Much has been written about counterinsurgency (COIN) strategies and tactics being used in Afghanistan and Iraq – or rather not. Back in my army days in Kandahar in 2007-2008, I remember  commanders endlessy bragging about how “we totally nail that COIN thing,” keeping on gargling out quotes from the likes of COIN scholar David Galula, a French army officer who fought in the Algeria Independence War and is considered the leading COIN theoretician. (Galula was cited as an inspiration to David Petraeus’ “Surge” strategy in Iraq, which helped make that war a little less of a fiasco than it eventually became.)

Except we weren’t. At all. This is the last of a three-part series of articles that addresses serious issues about the way US, Canadian and other NATO countries conducted what they thought were COIN operations, and suggests new approaches that, in current and future conflicts, may improve efficiency and minimize civilian deaths so that wars can no longer be, in the words of my former PSYOPS platoon commander, “about buying time.”

Part 3: PSYOPS

Like I previously mentioned, fighting an unconventional enemy with conventional means is an accelerated pathway to a strategic defeat against an enemy that, despite possessing far less firepower and equipment, makes up for these shortcomings with deep cultural knowledge and fighting on its own ground. They stem from the very population that Western countries claim to be helping and, therefore, know people’s vulnerabilities, sensibilities and everything that makes them tick.

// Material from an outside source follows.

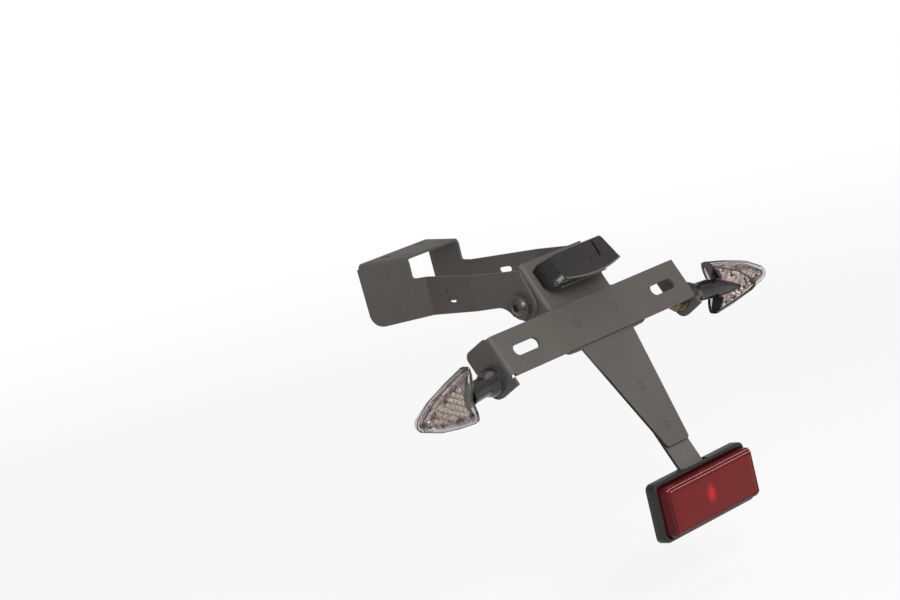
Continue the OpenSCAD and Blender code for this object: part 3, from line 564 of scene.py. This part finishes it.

They can effortlessly influence civilians and gain their support, fuel their hate of the “foreigners” and showcase their tactical victories, such as a successful yet carefully-edited suicide bombing of a NATO convoy, for sale on DVD at Panjwayi’s bazaar. They can strike local leaders with fear if they support NATO forces or official governements by posting “night letters” – death threats – on their doors.